Na “Regula pastoralis” (Regra Pastoral), Gregório explica os deveres e obrigações não só do Bispo, mas de todo o clero na formação espiritual do seu rebanho. Salienta a importância do ensino através do bom exemplo. Por fim, quando tudo está dito e feito, Gregório escreve: “Quando alguém se alegra por ter alcançado muitas virtudes, é bom reflectir sobre as suas próprias insuficiências e humilhar-se: em vez de considerar o bem realizado, é necessário considerar o que foi negligenciado”.
Escreveu também uma obra exegética, “Moralia in Iob” (“Comentário Moral ao Livro de Job”), onde explica não só o sentido literal e alegórico do livro, mas também o seu sentido moral (cf. Catecismo da Igreja Católica n.os 115-118). Ele estava convencido de que a Palavra de Deus deve entrar na vida do cristão. O Papa Bento XVI afirmou que os Moralia podem ser considerados “uma espécie de Suma da moral cristãs” na Idade Média (Audiência Geral de 4 de Junho de 2008). Isto também é evidente nas suas “Homilias sobre Ezequiel”, onde diz que “o pregador deve banhar a sua pena no sangue do seu coração; assim, poderá chegar também ao ouvido do próximo”. Ele acreditava que “aproximar-se da Escritura simplesmente para satisfazer o próprio desejo de conhecimento significa ceder à tentação do orgulho e, assim, expor-se ao risco de cair na heresia” (Audiência Geral de 4 de Junho de 2008). O mesmo se pode dizer das “Homilias sobre o Evangelho do Papa”.
Finalmente, nos “Diálogos”, Gregório dirige-se ao seu amigo Pedro, diácono, “convicto de que os costumes já tivessem sido corrompidos a tal ponto que já não permitissem o nascimento de santos como nas épocas passadas”. Aqui, “Gregório demonstra o contrário: a santidade é sempre possível, mesmo nos tempos difíceis.
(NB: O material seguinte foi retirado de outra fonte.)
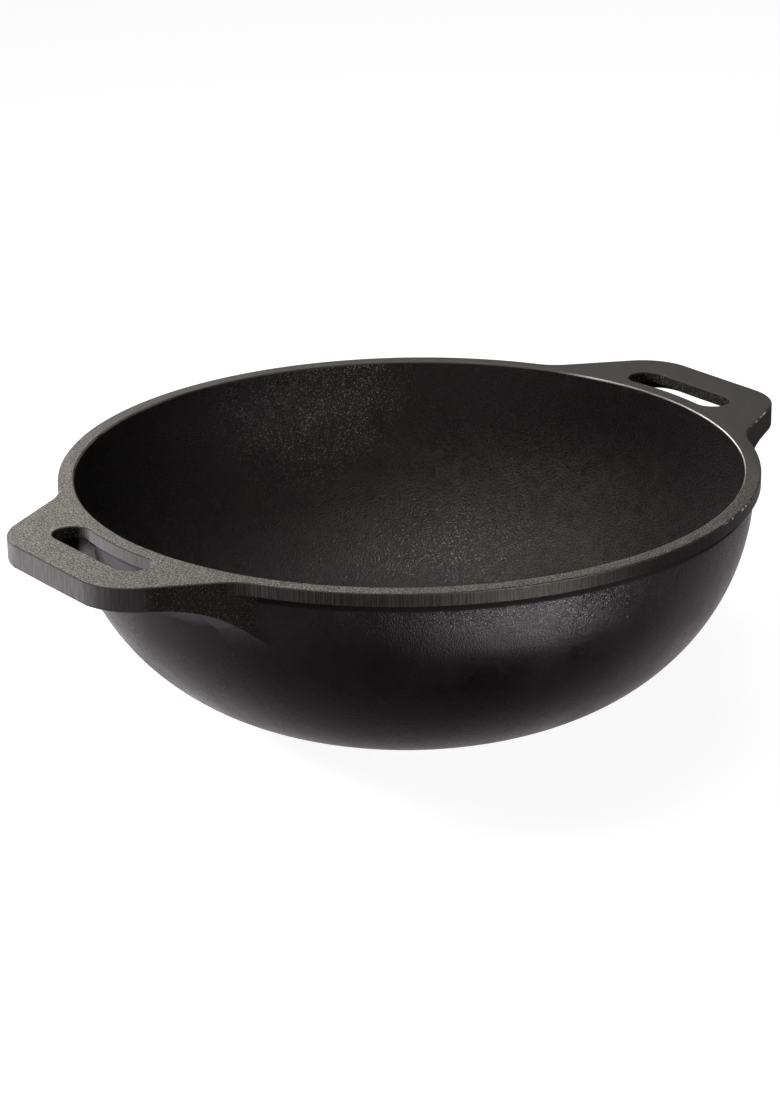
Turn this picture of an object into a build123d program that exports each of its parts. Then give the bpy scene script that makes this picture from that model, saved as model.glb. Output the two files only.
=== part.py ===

E prova-o, narrando a vida de pessoas contemporâneas ou mortas havia pouco, que bem podiam ser qualificadas santas, embora não canonizadas” (Audiência Geral de 4 de Junho de 2008). No Livro II, dá o exemplo de Bento de Núrsia. Graças a Gregório, temos o único texto antigo que fala pormenorizadamente de São Bento.